The political backdrop
This doesn’t happen in a vacuum. The Trump administration has been butting heads with Anthropic for months.
In February, Defense Secretary Pete Hegseth threatened to cut Anthropic out of the DoD supply chain unless the company dropped its AI safety restrictions. Anthropic refused. Trump then ordered US government agencies to stop using Anthropic models.
But here’s the thing. Anthropic also has a partnership with Palantir to provide Claude for classified military missions. The Pentagon’s own CTO reportedly said Anthropic is “still blacklisted” but that Mythos is “a separate issue.”
So you’ve got a company that’s simultaneously providing AI to classified US military operations and getting its best models killed by a different arm of the same government. The contradictions are wild.
What this means for Claude users
If you use Claude Sonnet, Opus, or Haiku, nothing changes. Those models are unaffected.
If you were using Fable 5, you lost access on Thursday night. No warning, no migration path, just gone.

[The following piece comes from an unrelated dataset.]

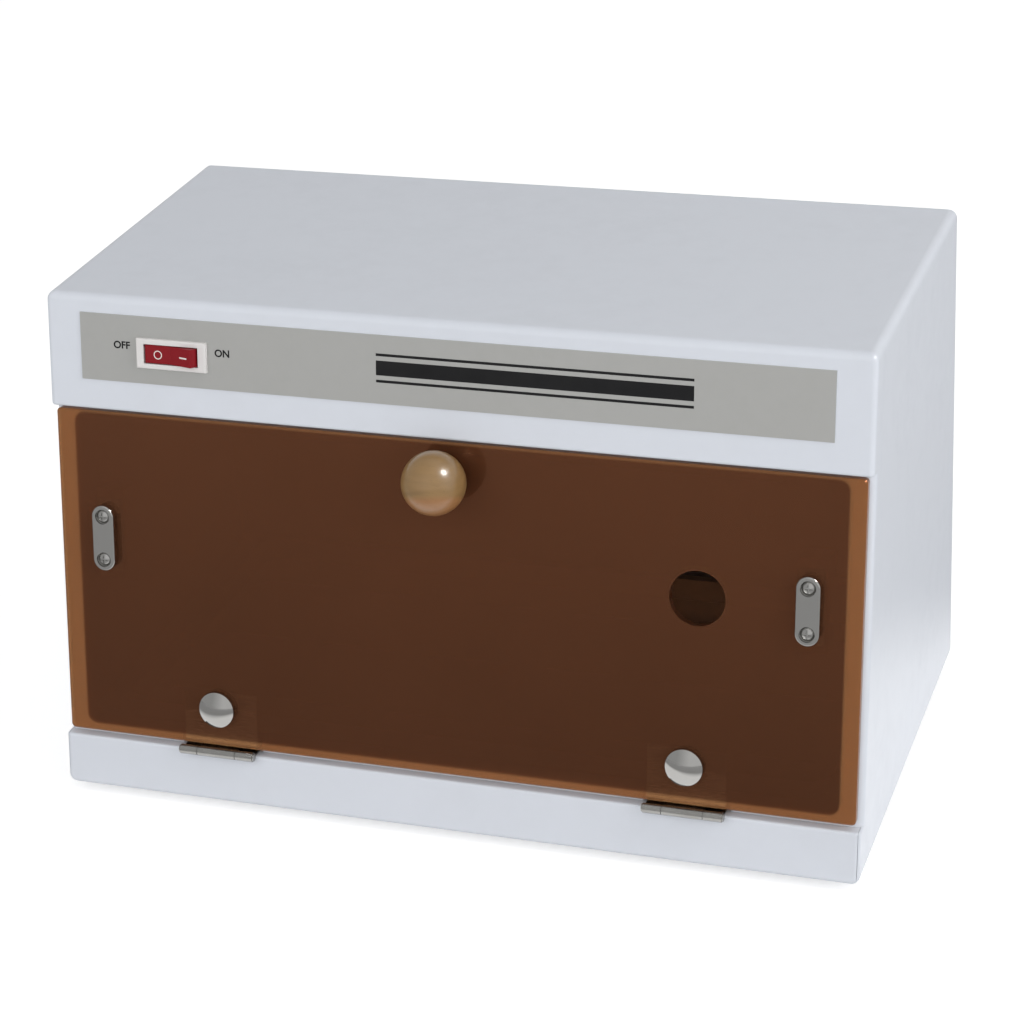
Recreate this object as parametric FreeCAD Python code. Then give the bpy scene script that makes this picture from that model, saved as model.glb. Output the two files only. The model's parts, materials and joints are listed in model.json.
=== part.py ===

If you’re outside the US, you were already going to lose access under the directive. But Anthropic’s inability to separate users by citizenship means American users got caught in the blast radius too.
Anthropic says it’s working to restore access. The company promised more details within 24 hours of its initial statement (posted around 12:50 AM ET on June 13). Watch for that.
What comes next
This is the story that’s going to define AI policy for the next year. Not because of what happened to Anthropic specifically, but because of the precedent.
If export controls can shut down a live AI product, every frontier lab is now operating under a new constraint. The question isn’t “can we build it?” anymore. It’s “will the government let us ship it?” Export controls just became the most powerful chokepoint in AI. Not compute. Not talent. Access.
For now, the biggest question is whether Anthropic can convince the Commerce Department that the jailbreak threat doesn’t warrant a full product recall. Because the company’s argument is strong: the vulnerabilities are minor, they’re already known, and competing models can do the same thing without any bypass.
But “strong argument” and “government action” don’t always intersect the way you’d expect.
I’ll update this post when Anthropic drops their follow-up statement. If you rely on Fable 5 for work, Sonnet and Opus are still running and worth switching to in the meantime.